In keeping with my "personal responsibility" philosophy, it behooves urban motorists to realise there are two roading systems in New Zealand - the unreal conditions they encounter while driving to work and the real conditions they find outside city limits. Learning to cope with the latter should not be tackled on a long weekend when everyone else is trying to escape the city. It is something that should be a part of a learner driver's curriculum, before they get their restricted license. And it is something that should be practised throughout one's driving career. 

People who drive in rural settings are often experienced in a wider array of road conditions than their city dwelling counterparts. They are often more used to undulating road surfaces, diverse traffic types, being able to drive for extended distances at open road speed limits and encounter numerous hazards. 
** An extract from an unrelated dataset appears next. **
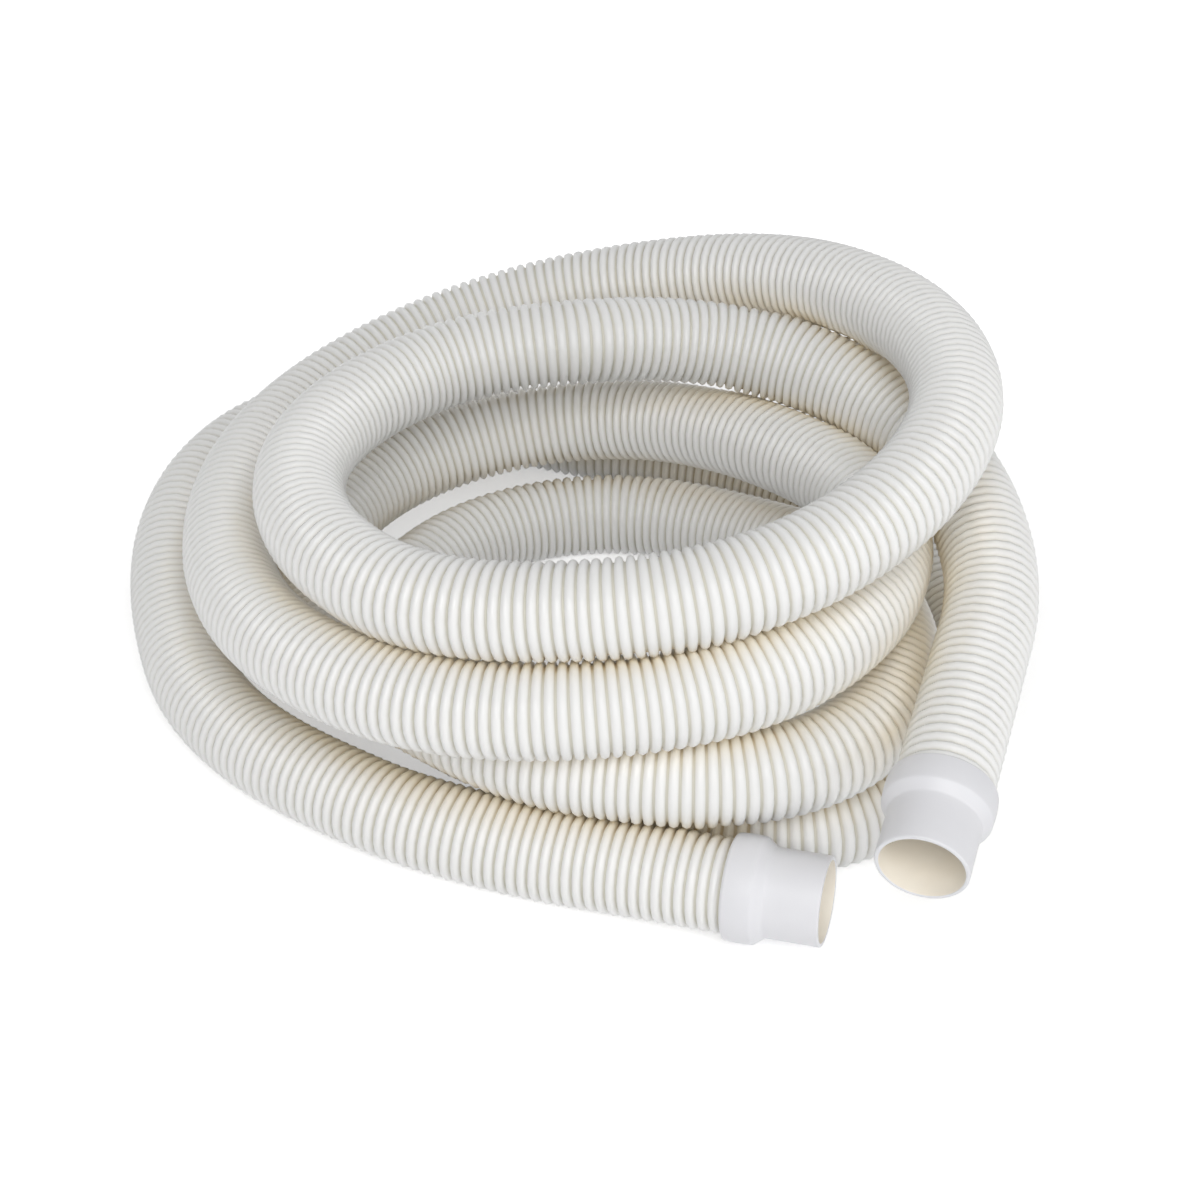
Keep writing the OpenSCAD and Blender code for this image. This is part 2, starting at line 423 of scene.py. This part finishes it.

The blackspots the Police should be policing are the driveways in every urban environment in New Zealand. And the time for this policing is not at long weekends, it is every other week of the year. We should be ridding our roads of the patently incompetent - the driver hunched over the wheel with their face 150mm from the windscreen who is travelling at 80 km/hr when conditions are perfectly okay for 100 km/hr. And at the long weekends, Police should concentrate on the first 10 km of dual carriageway immediately outside our main cities. If a driver is demonstrating incompetence, being inconsiderate or indecisiveness that close to the city, it is going to get worse from there on. Pull them over, clamp their car, put the occupants on a bus back to the city and have their car delivered a day or so later. When other travellers see this happening, it will be a salient warning. Some may even voluntarily return home out of consideration for other motorists.